The church is an interesting creature. We would all like to think that it is entirely made up of saints and angels, but like Bishop Tuttle discovered this is far from reality. On any given day you can look at the church and see the glory of God or the scandals that threaten to bring it down. As Michael Ramsey, the 100th Archbishop of Caterbury states, “The Church is not the society of those labeled virtuous. It is the mixed community of sinners called to be saints.” So, in the Church, there are days when we can all say with Shakespeare, “Hell is empty and all the demons are here.”
Thing is, it has been this way from the very beginning. At one point in the Acts of the Apostles, Peter is debating with the leaders of the infant Church. At issue is the fact that these leaders do have faith in Christ – they are Christians – but they are also Jews as were almost all of Jesus early followers. However, because they are Jews, they have not abandoned the idea that the followers of Jesus must also be followers of the Law of Judaism, part of which was the requirement of circumcision for the men. The leadership asked Peter, “Why did you go to uncircumcised men and eat with them?” This may not sound like much to us today, but back then it was a very big deal. They are asking him, “Why are you associating with sinners?!”
In our Gospel reading today, we have the same problem. “All the tax collectors and sinners were coming near to listen to Jesus. And the Pharisees and the scribes were grumbling and saying, ‘This fellow welcomes sinners and eats with them.’” At another time Jesus will be seen eating and drinking with similar types, and the Pharisees and the teachers of the law who belonged to their sect complained to his disciples, “Why do you eat and drink with tax collectors and ‘sinners’?” If these same religious leaders had been around Bishop Tuttle they would have asked, “Why do you hang around drunkards and violent swearers. And by the way, what’s up with that vestry?” However, Jesus answers them, “It is not the healthy who need a doctor, but the sick. I have not come to call the righteous but sinners to repentance.” Jesus ate and drank with sinners, because they were the ones who were in need of repentance. They were the ones who needed salvation.
You and I also share a meal with each other every week. We bless the bread and the wine and it becomes for us the Body and Blood of Christ.
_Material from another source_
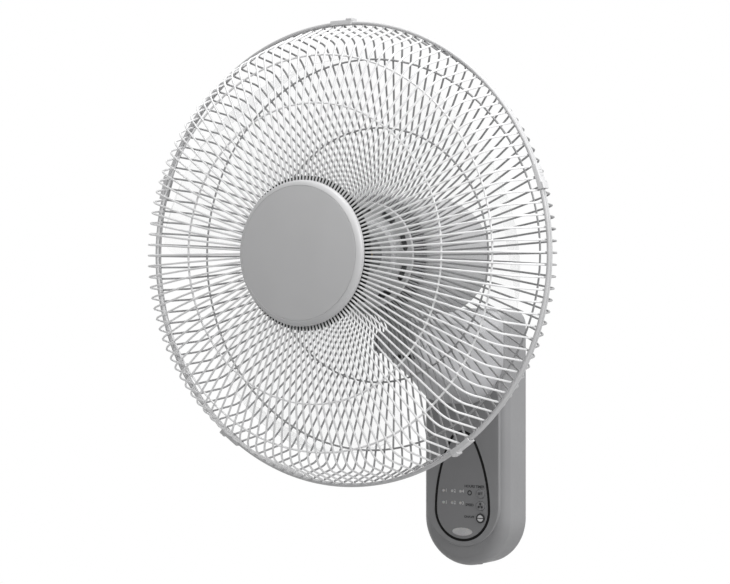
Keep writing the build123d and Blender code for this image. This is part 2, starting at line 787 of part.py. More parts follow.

But did you know, when you come forward to the Lord’s altar and share in that heavenly banquet, like Jesus, Peter and the other Apostles, like Bishop Tuttle and all the rest, that you are also sharing a meal with sinners? Did you know that each and everyone of us who comes to this altar is in need of that salvation? Each of us – comes to this meal – not because we are saints, but because we are sinners in need of redemption. In need of forgiveness.
You all probably know that each summer I have the opportunity to go to Camp Marshall and serve as the Chaplain of Grace Camp, a camp for 3rd through 8th graders who have a parent in prison. Each year we have some returning campers from the previous years, but we also have new campers who are unsure of their surroundings or even why they were chosen for that specific camp. It was in my second year serving that I decided to start the camp off a bit differently. Instead of tap dancing around the issue that they all had a parent in prison, I just came out and said it, “You are a part of this camp because everyone of you has either your mom or your dad in prison.” No sugarcoating. No hiding the elephant in the middle of the room.
At first, some of the kids were horror struck. Looks of shock. Embarrassment. Some looks of anger were shot up at me – even by some of the counselors, but then it began to register: we ALL have a parent in prison? I don’t have to hide this?? I am free from the stigma and the labels that are associated with this? You mean to tell me that I can come here, be a kid and have fun? And I get to answer, “Yes!”
The Church – OUR Church – is quite similar. Like those kids, we all have something that we hide. Something that we would rather others not know about us, but the truth is unavoidable: we are all sinners in need of redemption and forgiveness. Each and every one of us… Period. We can’t act like the Pharisees during the time of Jesus, because we are the tax collectors and sinners. There’s not a one of us who can get to thinking we’re any better than another, because we’re not.
By knowing and understanding this, we become like those kids at Grace Camp or those tax collectors and sinners who sat at Jesus’ table or those drunkards and violent swearers that were on Bishop Tuttle’s vestry; we no longer have to feel as though there is some stigma or label on us, as though we were the only sinner in the church. By knowing and understanding this, we can no longer say to ourselves, “I’m not good enough for this.” Nor can we say that someone is not good enough for us. There was one of those funny cartoons that recently got passed through cyberspace. It showed the fracturing and divisions of the church throughout history. From one church, to hundreds of denominations and schisms – for the record, it is now estimated that there are 41,000 different Christian denominations throughout the world. However, while pointing at one of the fractions the teacher declares to the students, “And this is where our church came along and finally got the Bible right,” to which one of the students replies, “Jesus is so lucky to have us!” NO! Jesus is not lucky to have us, “for all have sinned and fallen short of the glory of God.” Knowing and understanding this – that we are all tax collectors and sinners – gives us a freedom to be true to God and to one another. As my friend Heidi, the Dean of the Cathedral, said: it helps us to understand that we are all in the “pig sty” together and all in need of God’s saving grace.
I said earlier that the Church is a very interesting creature. She has some tremendous moments of glory and others of absolute disgrace. From Jesus to Peter to Bishop Tuttle to us today, the Church has always been this way and until the day of the Lord’s coming, it will always be, for the Church is the meeting place between a very Holy God and very sinful man, which can make for a very messy business. Yet, what we must not forget is that at the heart of this meeting place is the God who became man, Jesus, and it is through Him that all of our messy business is redeemed.